For Total Wealth Planners, the most interesting question may not be whether the claim succeeds legally.

The deeper issue is:

Who owns the trust?

Is the client relationship fundamentally:

  • the adviser’s asset,
  • the firm’s asset,
  • or the client’s own relationship and agency?

Historically, much of financial services has treated client relationships as transferable commercial assets. Books are bought, sold, financed, valued, and inherited.

Yet in a world increasingly focused on human agency, transparency, and client empowerment, there is a growing philosophical tension between:

  • “owning a client bank”
    and
  • supporting a client’s independent capability.

That does not remove the commercial realities of advice businesses. But it does raise questions about how future planning firms are structured and where value actually resides.

This story may therefore be another signal of a broader transition taking place across the profession:

From adviser-controlled relationships,
to institution-controlled platforms,
towards potentially more client-centred and agency-based models.

Whether that transition happens smoothly is another matter. The legal action itself could take years to resolve. But the underlying questions about ownership, trust, and control are unlikely to disappear.

One thought on “Former SJP partners hire lawyers to bring claim against advice giant

  1. This story is potentially significant because it moves the debate around St. James’s Place from client complaints and fee structures into a different area: the economic rights of its own adviser network.

    The allegation

    A law firm called Robertson Pugh Associates is attempting to assemble a group action on behalf of current and former SJP appointed representatives (ARs). The claim alleges that when advisers left SJP, or had their contracts suspended or terminated, client relationships they had built were transferred to other SJP advisers without fair compensation being paid to the departing adviser.

    The law firm’s position is that advisers spent years building the goodwill, trust, and commercial value of those client relationships, and that value was effectively taken from them.

    SJP’s position

    SJP has rejected the allegations and described the proposed action as speculative. The firm says any issues are governed by clear contractual arrangements and that it would defend any claim robustly.

    The key legal question is therefore likely to be:

    “Who owns the client relationship?”

    Is it:

    • The individual adviser who built it?
    • The SJP network?
    • A combination of both as defined in contract?

    The answer will depend heavily on the wording of adviser agreements rather than broad principles of fairness alone.

    Why this matters

    For decades, many SJP partners have operated under a model where they built substantial client books but did so within SJP’s proprietary network.

    That creates an inherent tension:

    • Advisers often feel they have personally built the business.
    • The principal firm may argue the clients belong to the network and its regulatory permissions, infrastructure, brand, and support systems.

    The dispute appears to sit directly in that tension.

    The wider context

    This emerges during a period when SJP has already faced substantial scrutiny over:

    • Historic charging structures.
    • Consumer Duty reforms.
    • Large provisions for client complaints regarding advice and service levels.

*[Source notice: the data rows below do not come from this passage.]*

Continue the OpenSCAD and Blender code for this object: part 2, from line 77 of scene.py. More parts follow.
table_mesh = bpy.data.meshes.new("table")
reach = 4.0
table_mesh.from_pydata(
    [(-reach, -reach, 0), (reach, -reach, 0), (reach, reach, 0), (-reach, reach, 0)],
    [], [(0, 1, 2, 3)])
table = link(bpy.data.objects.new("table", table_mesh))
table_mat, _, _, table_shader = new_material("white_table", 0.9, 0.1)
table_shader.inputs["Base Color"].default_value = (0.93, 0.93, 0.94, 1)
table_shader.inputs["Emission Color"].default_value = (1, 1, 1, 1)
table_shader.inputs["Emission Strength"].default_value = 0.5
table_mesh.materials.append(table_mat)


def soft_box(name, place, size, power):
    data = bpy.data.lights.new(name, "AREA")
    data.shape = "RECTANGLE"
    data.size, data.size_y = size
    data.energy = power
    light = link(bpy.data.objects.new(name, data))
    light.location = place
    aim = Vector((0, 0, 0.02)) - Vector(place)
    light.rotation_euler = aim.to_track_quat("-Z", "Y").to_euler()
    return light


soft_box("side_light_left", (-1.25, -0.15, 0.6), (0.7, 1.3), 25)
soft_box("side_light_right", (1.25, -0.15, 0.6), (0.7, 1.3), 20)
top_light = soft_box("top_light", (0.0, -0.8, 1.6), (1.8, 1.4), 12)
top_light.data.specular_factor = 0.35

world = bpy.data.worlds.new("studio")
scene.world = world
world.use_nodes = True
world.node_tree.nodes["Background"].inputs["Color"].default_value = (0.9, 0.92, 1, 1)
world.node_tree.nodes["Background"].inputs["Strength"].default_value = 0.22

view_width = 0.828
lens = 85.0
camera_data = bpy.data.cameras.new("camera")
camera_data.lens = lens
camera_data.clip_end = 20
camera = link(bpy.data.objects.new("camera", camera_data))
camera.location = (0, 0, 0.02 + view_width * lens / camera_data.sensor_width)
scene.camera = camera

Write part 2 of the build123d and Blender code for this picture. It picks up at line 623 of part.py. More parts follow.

    The timing therefore adds to a broader narrative that the traditional vertically integrated advice model is being challenged from multiple directions.

    What may be of particular interest to Total Wealth Planners

    The story raises a deeper question than the legal claim itself:

    Who creates value in financial planning?

    If value primarily resides in trusted human relationships, then planners naturally feel they should own the goodwill they create.

    If value primarily resides in a firm’s infrastructure, brand, regulatory permissions, and systems, then the firm will argue the client book belongs to the enterprise.

    This is one reason why many planners are exploring independent, planner-owned, or non-intermediating models. They want greater control over:

    • Client relationships.
    • Succession.
    • Intellectual property.
    • Business value.
    • Exit outcomes.

    The dispute may therefore become a case study in a much larger industry conversation about ownership, agency, and dependency within adviser networks.

    The interesting thing to watch is not simply whether the claim succeeds. It is whether more advisers begin asking:

    “If I spend 20 years building trust with clients, who ultimately owns what I’ve built?”

    That question goes to the heart of the future structure of financial planning.